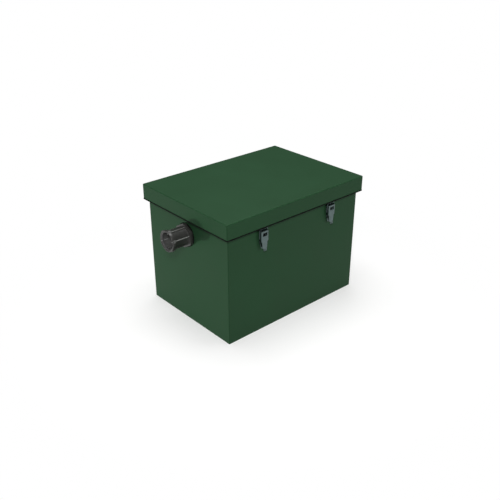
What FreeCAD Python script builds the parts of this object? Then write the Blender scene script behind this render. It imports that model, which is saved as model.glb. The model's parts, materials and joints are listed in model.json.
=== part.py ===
import FreeCAD
import Part

import math
import os

# Under-sink grease trap: a welded sheet-steel tank with a lift-off lid, a push-fit pipe socket at
# each end and four toggle latches. Millimetres. X runs along the tank from the inlet to the outlet,
# -Y is the front with two latches, and the origin is the centre of the tank's base.

# Tank
tank_length = 520.0
tank_width = 370.0
tank_height = 378.0
tank_sheet = 3.0
tank_bend_radius = 2.5
rim_flange_width = 22.0

# Lid
lid_overhang = 12.0
lid_sheet = 2.0
lid_skirt_depth = 48.0
lid_bend_radius = 3.5
gasket_thickness = 5.0
gasket_width = 16.0
gasket_edge_inset = 3.0
trim_wall = 0.8
trim_height = 3.2
trim_below_edge = 0.8

# Baffles
inlet_baffle_from_wall = 127.0
outlet_baffle_from_wall = 137.0
baffle_sheet = 3.0
baffle_below_rim = 38.0
baffle_hem = 12.0
inlet_baffle_bottom = 70.0
outlet_baffle_bottom = 50.0
flow_slot_count = 7
flow_slot_width = 30.0
flow_slot_height = 12.0
flow_slot_pitch = 46.0
flow_slot_from_bottom = 28.0

# Pipe sockets and the fittings inside
socket_below_skirt = 15.0
outlet_below_inlet = 20.0
pipe_radius = 25.0
socket_clearance = 0.3
socket_reach = 70.0
socket_stop = 18.0
sleeve_wall = 1.9
bead_length = 12.0
bead_wall = 6.5
bead_chamfer = 1.5
hex_flange_corners = 76.0
hex_flange_thickness = 9.0
rib_count = 6
rib_width = 3.0
rib_height = 2.4
lug_height = 1.6
lug_width = 9.0
tail_radius = 24.5
tail_length = 26.0
tail_clearance = 0.5
passage_radius = 22.0
washer_radius = 36.0
washer_thickness = 2.0
backnut_flats = 62.0
backnut_thickness = 10.0
thread_clearance = 0.2
seal_length = 5.0
seal_depth = 3.0
seal_clearance = 0.2
fitting_wall = 2.5
fitting_collar_wall = 2.4
fitting_turn = 40.0
elbow_corner = 24.0
inlet_elbow_bottom = 130.0
outlet_tee_bottom = 60.0
outlet_tee_rise = 48.0

# Toggle latches: u is the distance outward from the wall the latch sits on, and a drop is the
# distance below the skirt's lower edge
latch_offset = 136.0
plate_thickness = 1.5
plate_half_width = 13.0
plate_tip_half_width = 5.0
plate_top_drop = 11.5
plate_shoulder_drop = 43.5
plate_bottom_drop = 67.0
ear_thickness = 1.4
ear_radius = 2.9
ear_root_height = 10.0
pivot_u = 7.5
pivot_drop = 13.2
pin_radius = 1.4
pin_clearance = 0.2
pin_head = 0.2
lever_sheet = 1.2
lever_outer_u = 12.0
lever_inner_u = 2.6
lever_half_width = 13.0
lever_rise = 2.3
lever_shoulder_drop = 43.5
lever_step = 3.2
lever_grip_drop = 63.0
lever_grip_half_width = 8.6
lever_knuckle_radius = 4.5
finger_half_width = 6.2
finger_length = 8.2
finger_turn_out = 2.0
window_half_width = 8.0
window_top_drop = 16.5
window_height = 10.0
knuckle_half_width = 6.3
ear_gap = 0.6
wire_radius = 1.0
bail_pivot_u = 4.8
bail_pivot_drop = 33.5
bail_side_gap = 0.3
bail_bend = 2.6
bar_u = 5.9
bar_below_skirt = 6.2

# Keepers on the inside of the lid's skirt
keeper_sheet = 1.2
keeper_half_width = 6.0
keeper_length = 20.0
keeper_above_edge = 6.0
keeper_hook_drop = 8.6
keeper_lip = 1.5
bar_clearance = 0.4

# Worked out from the sizes above
half_length = tank_length / 2
half_width = tank_width / 2
wall_top = tank_height - tank_sheet
lid_top = tank_height + gasket_thickness + lid_sheet
skirt_edge = lid_top - lid_skirt_depth
skirt_inner_u = lid_overhang - lid_sheet
bore_radius = pipe_radius + socket_clearance
bar_z = skirt_edge - bar_below_skirt
pivot_z = skirt_edge - pivot_drop
bail_pivot_z = skirt_edge - bail_pivot_drop
plate_top = skirt_edge - plate_top_drop
plate_shoulder = skirt_edge - plate_shoulder_drop
plate_bottom = skirt_edge - plate_bottom_drop
lever_shoulder = skirt_edge - lever_shoulder_drop
lever_grip = skirt_edge - lever_grip_drop
window_top = skirt_edge - window_top_drop
window_bottom = window_top - window_height
inlet_height = skirt_edge - socket_below_skirt - hex_flange_corners / 2
outlet_height = inlet_height - outlet_below_inlet
baffle_top = tank_height - baffle_below_rim

UP = FreeCAD.Vector(0, 0, 1)


def box(x0, x1, y0, y1, z0, z1):
    """A block between two values on each axis."""
    return Part.makeBox(x1 - x0, y1 - y0, z1 - z0, FreeCAD.Vector(x0, y0, z0))


def rod(radius, start, end):
    """A round bar from one point to another."""
    start = FreeCAD.Vector(*start)
    along = FreeCAD.Vector(*end) - start
    return Part.makeCylinder(radius, along.Length, start, along)


def pipe_x(outer, inner, x0, x1):
    """A tube along X from x0 to x1, on the X axis."""
    tube = rod(outer, (x0, 0, 0), (x1, 0, 0))
    return tube.cut(rod(inner, (x0 - 1, 0, 0), (x1 + 1, 0, 0)))


def outline_solid(points, direction):
    """A flat outline pushed along a direction."""
    corners = [FreeCAD.Vector(*point) for point in points]
    face = Part.Face(Part.makePolygon(corners + corners[:1]))
    return face.extrude(FreeCAD.Vector(*direction))


def half_space(radius, point, direction):
    """A block that fills the space on the far side of a plane, wide enough for a bar of that radius."""
    return Part.makeCylinder(4 * radius, 4 * radius, point, direction)


def mitred_bar(radius, path):
    """A round bar along straight runs, mitred where they meet."""
    points = [FreeCAD.Vector(*point) for point in path]
    runs = [(end - start).normalize() for start, end in zip(points, points[1:])]
    solid = None
    for i, run in enumerate(runs):
        start, end = points[i], points[i + 1]
        if i > 0:
            start = start - run * (2 * radius)
        if i < len(runs) - 1:
            end = end + run * (2 * radius)
        piece = rod(radius, start, end)
        if i > 0:
            piece = piece.cut(half_space(radius, points[i], -(runs[i - 1] + run)))
        if i < len(runs) - 1:
            piece = piece.cut(half_space(radius, points[i + 1], run + runs[i + 1]))
        solid = piece if solid is None else solid.fuse(piece)
    return solid


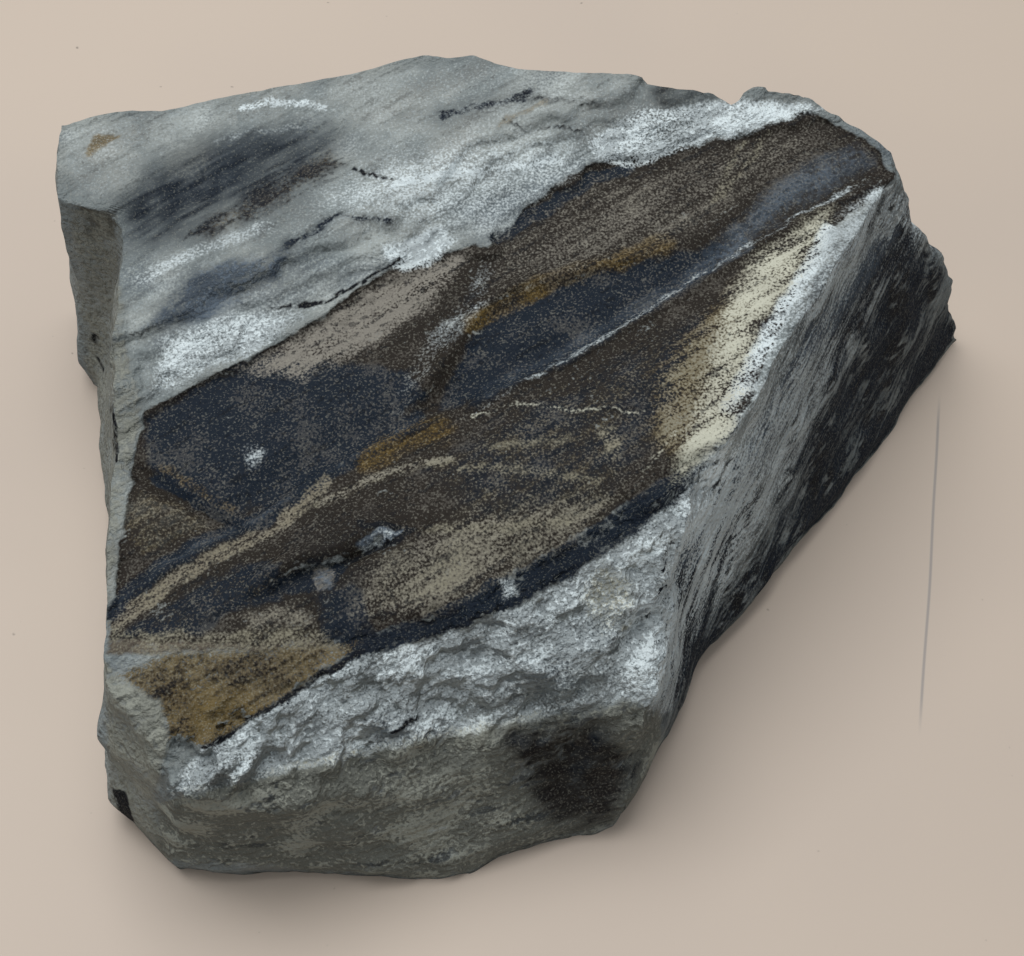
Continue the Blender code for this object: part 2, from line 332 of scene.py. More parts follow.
def relief(points, flat):
    """Moves the points out and in across the planes they lay in while the block was flat-sided."""
    x, y, z = points.T
    moved = points.copy()
    up = facing(*PLANES["leaf"][:2])
    under = (flat - np.array(PLANES["leaf"][2])) @ up
    wander = 0.0
    for far, size, seed in STEP_STRAYS:
        wander = wander + far * rough(points, size, seed)
    slab = slab_height(x, y, wander)
    lift = slab * ease(under, -SLAB_DEEP, 0.0) + leaf_relief(x, y) * ease(under, -RELIEF_DEEP, 0.0)
    away = along(SLAB_EDGE, x, y)[0]
    broken = ease(away, *FLAKED_FROM) * ease(away, *FLAKED_TO)
    on_slab = ease(away, *SLAB_FROM) * ease(under, -FLAKES_DEEP, 0.0)
    lift += (flakes(points, 3.2, 21) - 0.5) * (0.15 + 0.4 * broken) * on_slab
    moved += up * lift[:, None]
    # The broken faces are lumpy, with ledges along the bedding.
    coarse = rough(points, 13.0, 1)
    middling = rough(points, 5.5, 2)
    ledge = rough(points, 7.0, 3, (0.35, 0.35, 1.6))
    small = rough(points, 1.6, 4)
    for name, (azimuth, rise, through) in PLANES.items():
        if name == "leaf":
            continue
        out = facing(azimuth, rise)
        inside = (flat - np.array(through)) @ out
        near = ease(inside, -LUMPS_DEEP, 0.0)
        amount = 0.7 * coarse + 0.45 * middling + 0.5 * ledge + 0.15 * small
        if name in TOP:
            amount = 0.5 * coarse + 0.75 * middling + 0.35 * small
            amount += 1.6 * (flakes(points, 3.4, 31) - 0.5) + 0.6 * (flakes(points, 1.6, 35) - 0.5)
        moved += out * (amount * near)[:, None]
    moved[:, 2] = z + (moved[:, 2] - z) * ease(z, 0.0, SEAT_CLEAR)
    return moved


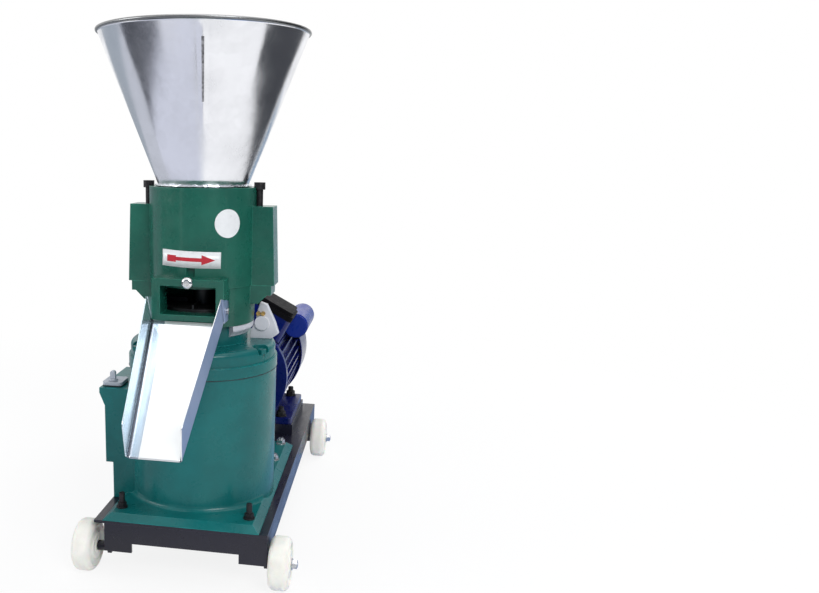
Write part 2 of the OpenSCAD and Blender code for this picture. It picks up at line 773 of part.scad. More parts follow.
// Lid casting: flange, round body with bolt pockets, and the tower for the upper bearing
module gearbox_lid() color([0.13, 0.38, 0.36]) placed() difference() {
    union() {
        translate([0, 0, lid_z]) cylinder(h = lid_flange_t, r = lid_flange_r);
        translate([0, 0, lid_z - lid_spigot]) cylinder(h = lid_spigot, r = box_in - hole_gap);
        rotate_extrude() union() {
            translate([0, lid_z]) square([lid_r, lid_top - lid_round - lid_z]);
            translate([0, lid_z]) square([lid_r - lid_round, lid_top - lid_z]);
            translate([lid_r - lid_round, lid_top - lid_round]) circle(r = lid_round);
        }
        translate([0, 0, lid_z]) cylinder(h = tower_top - lid_z, r = tower_r);
    }
    translate([0, 0, lid_z - lid_spigot - overrun])
        cylinder(h = lid_top - lid_roof - lid_z + lid_spigot + overrun, r = box_in - box_wall);
    translate([0, 0, lid_z]) cylinder(h = tower_top - lid_z, r = upper_journal_r + 2 * lid_spigot);
    translate([0, 0, upper_bearing_z]) cylinder(h = tower_top - upper_bearing_z + overrun,
        r = upper_bearing_r);
    for (i = [0 : lid_bolts_n - 1]) rotate([0, 0, (i + lid_turn_share) * 360 / lid_bolts_n])
        translate([lid_bolt_r, 0, lid_z]) {
            translate([0, 0, lid_seat]) cylinder(h = lid_top - lid_z, r = lid_pocket_r);
            translate([0, 0, -overrun]) cylinder(h = lid_seat + 2 * overrun,
                r = lid_bolt_d / 2 + hole_gap);
        }
}

module lid_bolts() color([0.1, 0.3, 0.28]) placed() for (i = [0 : lid_bolts_n - 1])
    rotate([0, 0, (i + lid_turn_share) * 360 / lid_bolts_n]) translate([lid_bolt_r, 0, lid_z]) {
        translate([0, 0, lid_seat]) hexagon(lid_bolt_d * nut_share, lid_bolt_d * nut_h_share);
        translate([0, 0, -lid_bolt_d * 2]) cylinder(h = lid_seat + lid_bolt_d * 2,
            r = lid_bolt_d / 2);
    }

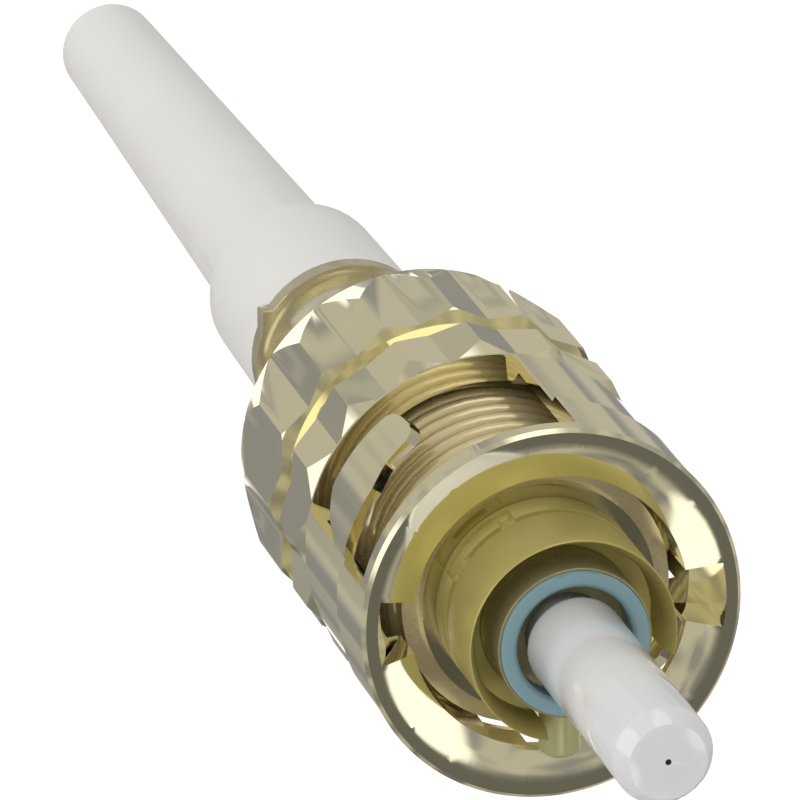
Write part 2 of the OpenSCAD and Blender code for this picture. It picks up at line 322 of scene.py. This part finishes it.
----
» Requirement: For each line of the listing that holds the word "follow", show that line.

» Answer:
Continue the Blender code for this object: part 2, from line 332 of scene.py. More parts follow.
Write part 2 of the OpenSCAD and Blender code for this picture. It picks up at line 773 of part.scad. More parts follow.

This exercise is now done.